Unity of the Church in its Earthly Pilgrimage. But is this all? Did Christ give His Church only the integrity which comes from His being the one Lord and Savior of mankind ? Essentially and substantially, we are told, that is sufficient. However, Christ wanted His Church to have a second kind of unity, seen in the union of its members with one another, which may be called “the oneness of the church in its earthly pilgrimage.” Properly speaking this is only a tendency toward unity that “will not be totally achieved until God sums up all things in Christ,” on the last day. So as not to be mistaken in its meaning, the Council expressly states that, “In this eschatological perspective all our human divisions are provisional.” [18]

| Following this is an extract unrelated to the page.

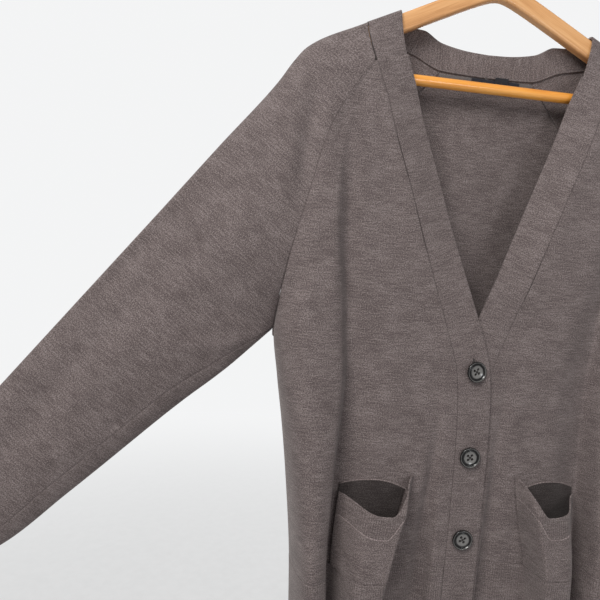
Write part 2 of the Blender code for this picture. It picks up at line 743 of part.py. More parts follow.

An analogy from St. Paul illustrates the two types of unity, one given and existing; the other to be manifest and still in the making: “In each Christian there is both the ‘new man’ who has been created and yet must be put on daily, and also the ‘old man’ who has been crucified with Christ and yet must be daily mortified. So the Church is already one in Christ, by virtue of his identification of himself with it, and must become one in Christ, so as to manifest its true unity in the mortification of its divisions.” [19] In ecumenical theology, “the Lord has given His Church abundant means for the gradual, though never total, manifestation of unity among the members of His Mystical Body.” “Christ of his love and grace has given his Church such gifts as it needs for its growth from unity to unity….He has given apostles, prophets, evangelists, pastors and teachers, that the unity of the body may be continually built up. He has given the church the gift and power of prayer, by which the church can plead both for its own unity and for the reconciliation of men to God and to one another.” [20]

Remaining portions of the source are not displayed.